Movie Review: Susu (2018)
The trailer looked good anyway. Maybe that person should’ve edited the film.
It certainly needs editing. Good god. The main problems with “Susu” are editing and pacing. Also the British woman in the wheelchair is obviously a dude in a wig, so that 11th-hour reveal isn’t much of one.
At some point, too, during their things-that-go-bump-in-the-night weekend at a spooky British manor, our protagonists, Qi’an and Aimo (Wu Zitong and Lin Zhu), two Chinese girls living in London, should’ve clung closer to one another; but of course they picked this moment to raise the unsaid things between them. All that baggage. Like how Aimo had less love from her family and fewer career options than Qi’an. Oddly, neither brings up the fact that previously they’d murdered a dude. For some reason, that stays buried. We get that during another 11th-hour reveal.
Yep. That's one long 11th hour.
Qi’an is a Chinese student living and working in London when she gets an offer to translate some texts at a British manor in the countryside. Her roommate, Aimo, supercute, and so big-eyed she could be an anime or Rankin-Bass character (I flashed on Jessica Claus a few times), invites herself along.
The first person they meet? The wheelchair-bound Shirley (Steve Edwin), who has issues beyond being a dude in a wig. Like how does she get around that stair-heavy manor in a wheelchair? No explanation. And what’s up with the gecko? She feeds it, it bites her, she serves it with the evening meal. Everyone’s reaction to that is a kind of muffled embarrassment rather than, you know, “OK, thanks for the gig, I’m outta here.”
The text that needs translating is old footage of Peking Opera star Susu, who lived in the manor decades earlier before taking her own life. We see the suicide in flashback: combing her hair in the vanity mirror, applying lipstick, stringing old filmstrips amid the chandalier and then hanging herself withthe filmstrips. A bit too on-the-nose with the filmstrip, no? One wonders how many directors have thought similarly.

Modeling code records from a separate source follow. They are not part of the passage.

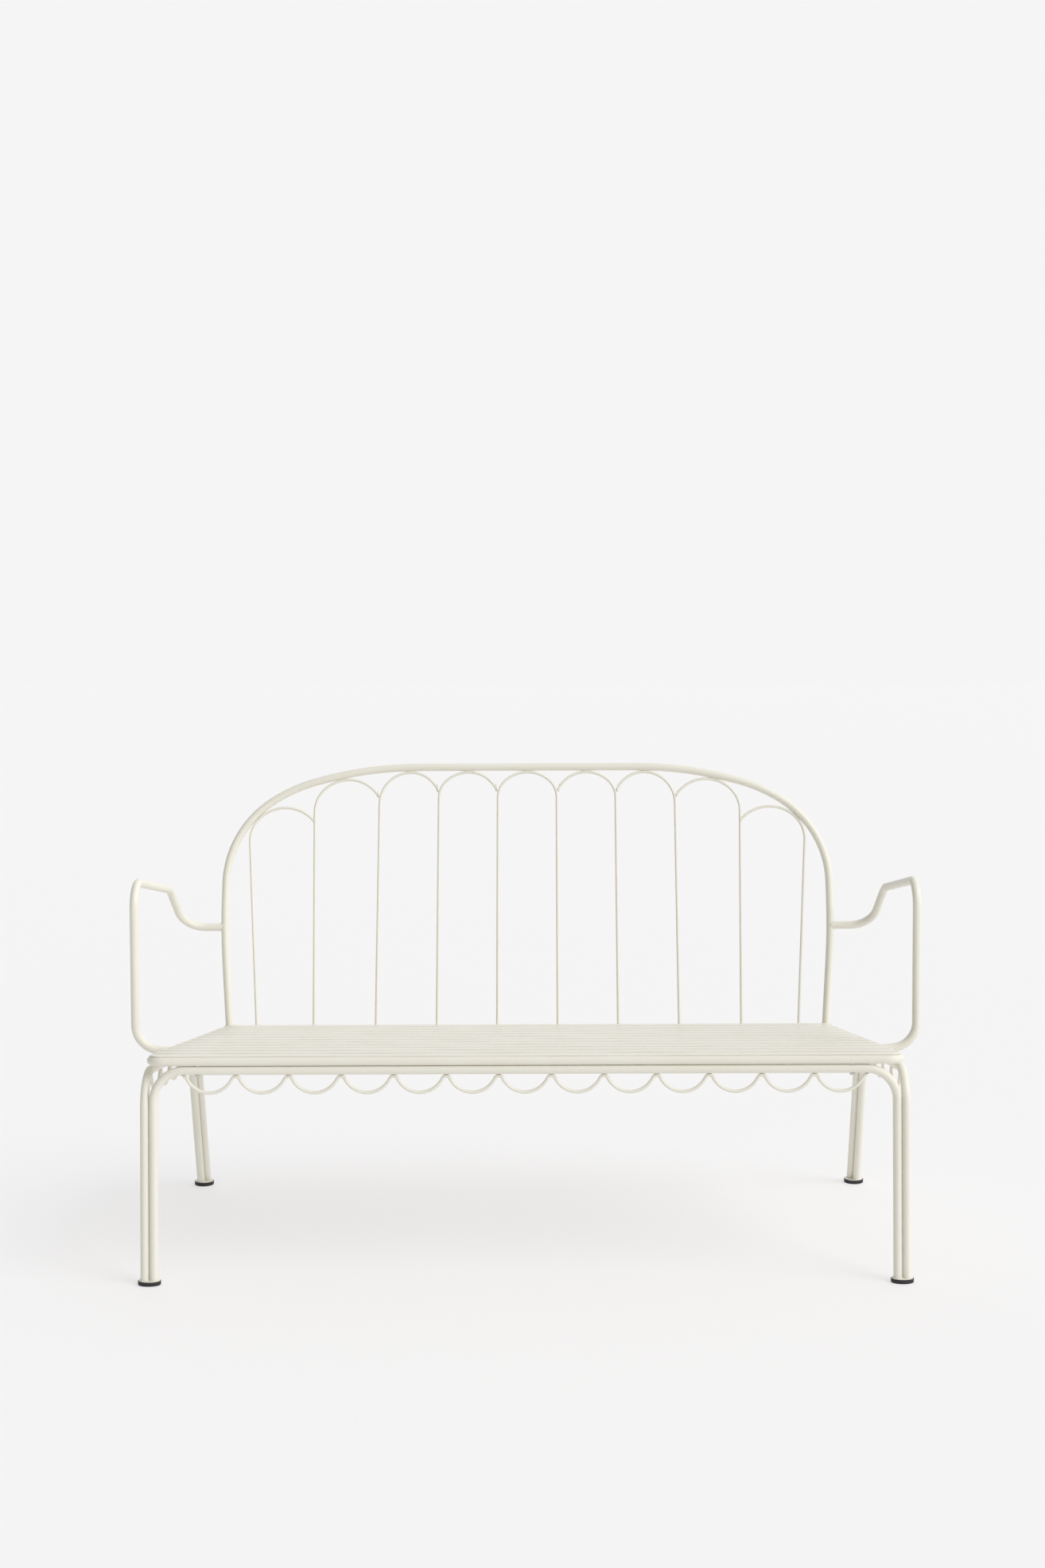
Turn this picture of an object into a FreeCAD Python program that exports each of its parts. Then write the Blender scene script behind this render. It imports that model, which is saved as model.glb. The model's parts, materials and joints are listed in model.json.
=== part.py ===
import FreeCAD, Part
import math
import os

# A two-seat garden bench of bent steel tube, in millimetres.
# X runs along the bench, +Y towards its back, Z up. While the pieces are built, Y is the depth
# behind the front legs; at the end everything is moved so that the origin is the middle of the
# footprint, on the ground.

# Stock
tube_diameter = 15.0
tube_wall = 1.2
skirt_rod_diameter = 6.0
arch_rod_diameter = 5.5
tube_radius = tube_diameter / 2
weld_gap = 0.05

# Feet
glide_height = 7.0
plate_thickness = 3.0
plate_top = 8.0
front_plate_radii = (18.4, 12.0)
rear_plate_radii = (17.6, 16.4)
glide_rim = 1.3
glide_edge_rounding = 1.6

# Base: four bent hoops, whose legs stand in pairs on the feet
hoop_bend_radius = 53.0
front_leg_x = 636.2
side_leg_x = 651.6
rear_leg_x = 641.5
front_rail_height = 365.6
side_rail_front_height = 362.0
side_rail_fall = 7.6
rear_rail_height = 318.1
rear_foot_depth = 613.0
rear_leg_stagger = 12.4

# Scalloped skirt rods
front_scallops = 13
front_scallop_pitch = 90.0
side_scallops = 4
side_scallop_pitch = 97.0
side_scallop_start = 63.0
scallop_drop = 28.0
scallop_peak_radius = 7.0

# Seat
seat_tube_height = 380.8
seat_rear_tube_height = 333.3
seat_rear_depth = 489.0
seat_front_half_width = 647.5
seat_rear_half_width = 576.5
seat_corner_radius = 25.0
rail_end_overhang = 2.0
slat_count = 12
slat_width = 34.0
slat_thickness = 2.0
slat_first_edge = -1.0
slat_last_edge = 485.0
slat_overhang = 2.0
cross_bar_spacing = 306.0
cross_bar_size = (6.0, 12.0)

# The rear legs lean so that their rail comes under the seat's rear tube
rear_leg_reach = rear_foot_depth + rear_leg_stagger / 2 - seat_rear_depth
rear_leg_rake = math.degrees(math.atan2(rear_leg_reach, rear_rail_height - plate_top))

# Fixings between seat and base
bolt_x = 560.0
bolt_diameter = 6.0
bolt_hole_diameter = 6.6
bolt_head_diameter = 10.5
bolt_head_height = 3.3
bolt_socket_width = 4.0
bolt_socket_depth = 2.2
insert_diameter = 9.0

# Back hoop, in a plane that leans back from the seat's rear tube
back_lean = 15.0
back_foot_half_width = 576.5
back_height = 512.0
back_splay = 5.1
back_straight_foot = 130.0
back_side_radius = 1390.0
back_shoulder_bends = ((193.0, 57.0), (315.0, 17.0), (742.0, 16.0))

# Arch rods from the middle outwards: foot, leg top (x, height), crown (x, height), landing (x, drop)
middle_arch = (58.5, (58.5, 451.0), (0.0, 501.5))
side_arches = (
    (175.5, (175.5, 451.0), (117.0, 501.5), (60.5, 37.0)),
    (293.5, (293.5, 439.0), (232.0, 501.3), (177.5, 38.0)),
    (413.6, (422.0, 423.0), (355.0, 487.0), (295.5, 34.0)),
    (524.0, (548.5, 363.5), (481.0, 431.4), (421.5, 28.5)),
)
shoulder_share = 50.0

# Arms: bend points from the back hoop to the seat's side tube, as (x, height) for the elbow
# and (x, depth, height) for the others, with their bend radii
arm_height_on_hoop = 523.5
arm_elbow = (672.0, 523.5)
arm_rest_rear = (690.4, 480.0, 605.5)
arm_rest_front = (694.2, 132.0, 670.4)
arm_post_foot = (693.5, 145.0, 374.0)
arm_bend_radii = (50.0, 40.0, 40.0, 45.0)


def vector(x, y, z):
    return FreeCAD.Vector(x, y, z)


def direction(angle):
    return math.cos(math.radians(angle)), math.sin(math.radians(angle))


class BendLine:
    """A centreline drawn in a plane from straight runs and tangent arcs."""

    def __init__(self, origin, across, up, start, heading):
        self.origin = origin
        self.across = across
        self.up = up
        self.here = start
        self.heading = heading
        self.edges = []

    def point(self, u, v):
        return self.origin + self.across * u + self.up * v

    def run(self, length):
        du, dv = direction(self.heading)
        u, v = self.here
        self.here = (u + length * du, v + length * dv)
        self.edges.append(Part.LineSegment(self.point(u, v), self.point(*self.here)).toShape())

    def bend(self, radius, angle):
        """Turns left for a positive angle, right for a negative one."""
        side = math.copysign(1.0, angle)
        u, v = self.here
        nu, nv = direction(self.heading + 90.0 * side)
        centre = (u + radius * nu, v + radius * nv)

        def on_arc(turned):
            cu, cv = direction(self.heading - 90.0 * side + turned)
            return centre[0] + radius * cu, centre[1] + radius * cv

        middle = on_arc(angle / 2)
        end = on_arc(angle)
        arc = Part.Arc(self.point(u, v), self.point(*middle), self.point(*end))
        self.edges.append(arc.toShape())
        self.here = end
        self.heading += angle

    def wire(self):
        return Part.Wire(self.edges)


def bent_line(corners, radii):
    """Straight runs between corner points, rounded at each inner corner."""
    edges = []
    start = corners[0]
    for before, corner, after, radius in zip(corners, corners[1:], corners[2:], radii):
        arriving = (corner - before).normalize()
        leaving = (after - corner).normalize()
        turn = arriving.getAngle(leaving)
        setback = radius * math.tan(turn / 2)
        arc_start = corner - arriving * setback
        arc_end = corner + leaving * setback
        inward = (leaving - arriving).normalize()
        arc_middle = corner + inward * (radius / math.cos(turn / 2) - radius)
        edges.append(Part.LineSegment(start, arc_start).toShape())
        edges.append(Part.Arc(arc_start, arc_middle, arc_end).toShape())
        start = arc_end
    edges.append(Part.LineSegment(start, corners[-1]).toShape())
    return Part.Wire(edges)


def swept_round(wire, diameter):
    edge = wire.Edges[0]
    start = edge.valueAt(edge.FirstParameter)
    heading = edge.tangentAt(edge.FirstParameter)
    section = Part.Wire(Part.makeCircle(diameter / 2, start, heading))
    return wire.makePipeShell([section], True, False)


def bent_tube(wire):
    bore = swept_round(wire, tube_diameter - 2 * tube_wall)
    return swept_round(wire, tube_diameter).cut(bore)


def cope_tool(wire):
    """The outside of a tube that others are welded against."""
    return swept_round(wire, tube_diameter + 2 * weld_gap)


def biggest_solid(shape):
    return max(shape.Solids, key=lambda solid: solid.Volume)


def cut_level(shape, height):
    below = Part.makeBox(2000, 2000, 200, vector(-1000, -500, height - 200))
    return shape.cut(below)


def mirrored(shape):
    return shape.mirror(vector(0, 0, 0), vector(1, 0, 0))


def joined(shapes):
    return Part.makeCompound(shapes)


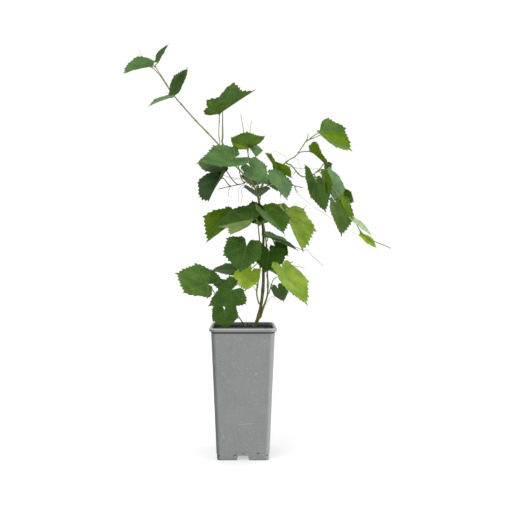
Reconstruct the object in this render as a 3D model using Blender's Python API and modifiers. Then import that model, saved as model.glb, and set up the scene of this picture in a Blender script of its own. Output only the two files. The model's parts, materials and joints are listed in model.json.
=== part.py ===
"""Young grapevine standing in a tall square nursery pot, built as separate named solids.

Lengths are in metres and +Z is up. The origin is the middle of the pot's underside, and -Y is
the front. The pot holds a block of potting soil. Woody stems rise from the soil, boughs leave
their top, and each mass of foliage is one solid: a shoot with its leaf stalks, blades and
tendrils joined to it, starting a hair's breadth clear of the limb that bears it.
"""

import math
import random
from collections import namedtuple

import bmesh
import bpy
from mathutils import Matrix, Vector
from mathutils.geometry import interpolate_bezier

GAP = 0.0003  # between neighbouring solids
WELD = 0.000001  # points closer than this are one
SMOOTH_ANGLE = math.radians(40)
SEED = 7

# The pot: a tapering square tub with a turned-out lip, standing on a notched skirt.
POT_HEIGHT = 0.305
POT_TOP_SIDE = 0.146
POT_FOOT_SIDE = 0.1215
POT_TOP_CORNER = 0.014
POT_FOOT_CORNER = 0.007
POT_WALL = 0.0025
LIP_SIDE = 0.156
LIP_HEIGHT = 0.008
LIP_ROUND = 0.0015
SKIRT_HEIGHT = 0.014
SKIRT_INSET = 0.001
SKIRT_WALL = 0.004
RECESS_HEIGHT = 0.0115
NOTCH_HEIGHT = 0.0105
NOTCH_FOOT_WIDTH = 0.033
NOTCH_TOP_WIDTH = 0.023
DRAIN_RADIUS = 0.006
DRAIN_OFFSET = 0.030
DRAIN_SIDES = 12
CORNER_STEPS = 3
INNER_CORNER = 0.8  # an inner corner's radius is less by this share of the wall

# The soil fills the pot to a little under its lip.
SOIL_TOP = 0.287

# Stems, stalks and tendrils.
TRUNK_FLARE = 0.45  # a stem is this much thicker where it leaves the soil
FLARE_REACH = 0.012
SHOOT_TAPER = 0.75
TWIG_TAPER = 0.6
STALK_RADIUS = 0.0009
STALK_FOOT = 1.2  # a leaf stalk is this much thicker where it leaves the shoot
STALK_LEAVES = 0.6  # how far a stalk's start turns towards the shoot's own heading
STALK_ARRIVES = 0.5  # how far its end turns towards the midrib
TENDRIL_RADIUS = 0.0006
SPUR = 0.0025  # a side limb leaves its parent square for this far
STALK_BEHIND = 0.002  # a leaf stalk passes this far behind the blade's base
STALK_SET_IN = 0.008  # a leaf stalk enters the blade this far along its midrib
STALK_PROUD = 0.0008  # and stands this far out of its upper face
CURVE_STEPS = 2
STALK_STEPS = 3
LIMB_SIDES = 6
SHOOT_SIDES = 4
TWIG_SIDES = 3

# The blade of a vine leaf, as angles from the midrib and shares of the midrib's length.
BLADE_THICKNESS = 0.001
LOBES = ((0, 1.00), (50, 0.86), (98, 0.71), (142, 0.45))
SINUS_DEPTH = 0.10
SINUS_SHAPE = 0.8
BASE_ANGLE = 160
BASE_REACH = 0.30
LOBE_RAYS = 3
BASE_RAYS = 1
BLADE_RINGS = 1
DROOP = 0.10
BASE_LIFT = 0.15
WAVE = 0.025
WAVES = 3
WAVE_SHIFT = 2.4  # from each leaf of a shoot to the next, so that no two ripple alike
FOLD_EASE = 0.06

# Tendrils that grow by rule opposite the leaves of a shoot.
TENDRIL_CHANCE = 0.3
TENDRIL_LENGTHS = (0.030, 0.050)
TENDRIL_STEPS = 4
TENDRIL_LIFT = 0.8  # how far a tendril leans along its shoot
TENDRIL_CURL = 2.2
LIMB_CLEARANCE = 0.006
SPACE_MARGIN = 0.006

# "at" is the share of the parent's or shoot's length where a limb, shoot, leaf or twig starts.
# A leaf's root and tip are the ends of its midrib, and its face is the way the upper side looks.
Limb = namedtuple("Limb", "name parent at path radius tip_radius colour")
Mass = namedtuple("Mass", "name parent at shoot radius leaves twigs colour")
Leaf = namedtuple("Leaf", "at root tip face fold width", defaults=(16, 1.0))
Twig = namedtuple("Twig", "at path radius")

BARK = (0.150, 0.085, 0.030)
GREEN_CANE = (0.190, 0.210, 0.050)
DEEP_LEAF = (0.040, 0.105, 0.022)
BLUE_LEAF = (0.095, 0.210, 0.090)
LIME_LEAF = (0.250, 0.380, 0.050)
POT_GREY = (0.262, 0.275, 0.262)
SOIL_BROWN = (0.045, 0.030, 0.020)

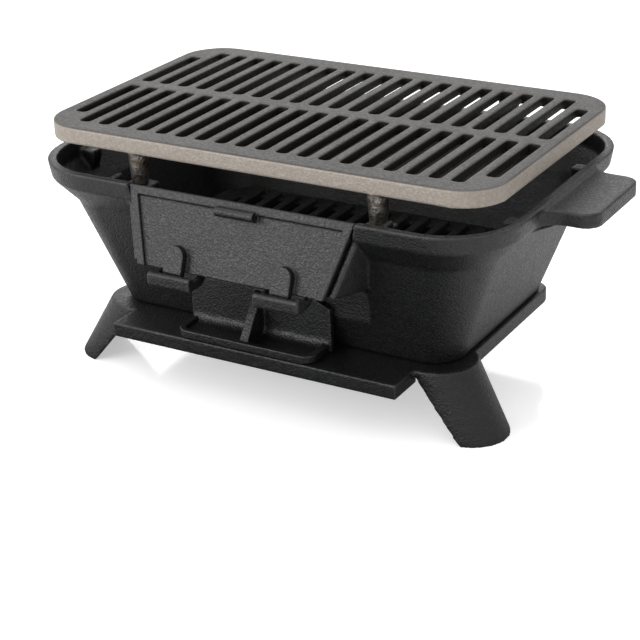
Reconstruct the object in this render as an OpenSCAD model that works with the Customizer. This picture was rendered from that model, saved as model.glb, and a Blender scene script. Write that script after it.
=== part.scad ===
// Tabletop cast-iron hibachi grill: a tapered fire bowl on a three-legged base,
// with a slotted cooking grate, a charcoal grate, a fire door and a draft door.
// Origin on the ground, centred under the whole grill. +X is the bowl's long way,
// -Y faces the doors, +Z is up. Millimetres. Shapes are drawn with the bowl's middle
// at Y = 0, and in_frame() moves each node so that the whole grill is centred.

/* [Cooking grate] */
// Length of the cooking grate, left to right
grate_l = 400; // [396:1:402]
// Width of the cooking grate, front to back
grate_w = 250; // [246:1:254]
// Depth of the cooking grate over its rim
grate_t = 14; // [12:1:16]
// Thickness of the bars between the cooking grate's slots
grate_bar_t = 7.4; // [4:0.2:8]
// Radius of the grate's corners in plan
grate_corner_r = 36; // [32:1:40]
// Slots in each of the two rows
slot_count = 21; // [17:2:21]
// Width of one slot
slot_w = 10; // [8:0.1:11]
// Air gap between the bowl's rim and the underside of the grate
grate_gap = 18; // [14:1:24]

/* [Fire bowl] */
// Length of the bowl over its rim
rim_l = 420; // [418:1:426]
// Width of the bowl over its rim
rim_w = 284; // [282:1:288]
// Height of the rim above the ground
rim_h = 180; // [179:0.5:182]
// Length of the bowl's flat bottom
bottom_l = 309; // [300:1:314]
// Width of the bowl's flat bottom
bottom_w = 184; // [182:1:186]
// Thickness of the bowl's walls and floor
wall = 6; // [5:0.5:7]
// Reach of each end handle beyond the rim
handle_reach = 40; // [32:1:46]
// Width of each end handle
handle_w = 92; // [80:1:100]

/* [Base] */
// Height of the deck that the bowl stands on
deck_h = 53.5; // [52:0.5:55]
// Depth of the deck's edge
skirt_h = 12; // [10:1:14]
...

Anyway, we get the usual (if poorly paced) creepy. Strange men keep appearing in windows. The film is often washed out in that ’70s made-for-TV way. Everyone comments on how much Qi’an, who can’t get rid of a neckache, looks like Susu. Is there some metaphysical connection between them? Something supernatural and spooky? Nah. It’s not a ghost story. It’s a people-are-weird story. Shirley, yes, is really a dude, the old husband of Susu. And while he’s got issues—not the cross-dressing; everything else—he’s not the one who keeps murdering women. That’s his son, Benjamin (Frederick Szkoda), who, as a curly headed tot, witnessed Susu’s suicide, and now shows up at odd times, tall and silent and vaguely menacing. To our two leads that means one thing: Which one of us gets him?
A talkative Scottish girl also shows up for a bit, but then she discovers something in Susu’s closet that horrifies her. She takes a photo of it and tries to escape. She nearly does, but at the last minute... You know. Bonk bonk on the head. Qi‘an actually does what no one ever does in a horror movie: She make it out. We see her with her bag at the train station. But then she tries calling Aimo, can’t reach her, so she not only returns to the house (without calling the cops), she accepts Shirley’s invite to go back inside. Of course, there, she’s drugged with tea. By Shirley. For Benjamin? Who knows? Shortly thereafter, Shirley commits suicide, and we learn what hangs in the closet: a dozen or more heads of hair, scalps I guess, of women Benjamin’s killed.
Why? It all goes back to Susu. As that curly headed tot, he liked to watch her comb her hair. He wanted to touch it. But she wouldn’t let him. So when she fell to the ground after trying to kill herself, and croaked out a call for help, he, Damian-like, finished her off. He angrily pulled the filmstrip taut around her neck. Now he could touch it. Now he could touch it all he wanted. Bwa-ha-ha-ha-haaaaa.
At this point, after Benjamin's comeuppance, you want the movie to end. But it keeps going. Right into the midnight hour.
A year later, we’re told, Qi’an, who survived, is working in a London jewelry store, when, in her apartment, that other 11th hour reveal, the lecherous Londoner Qi’an and Aimo killed, makes a comeback. The heart pills they took from him show up on her dining table. How? She turns, is shocked by a large man there, the screen goes black. Is it the lecher? Is it someone who saw what she did? Who knows? “Written and directed by Sun Yixi.”
There are elements of “Susu” that might've worked. You could do a lot on, for example, the western male fetish for Chinese girls. But this is a student’s effort.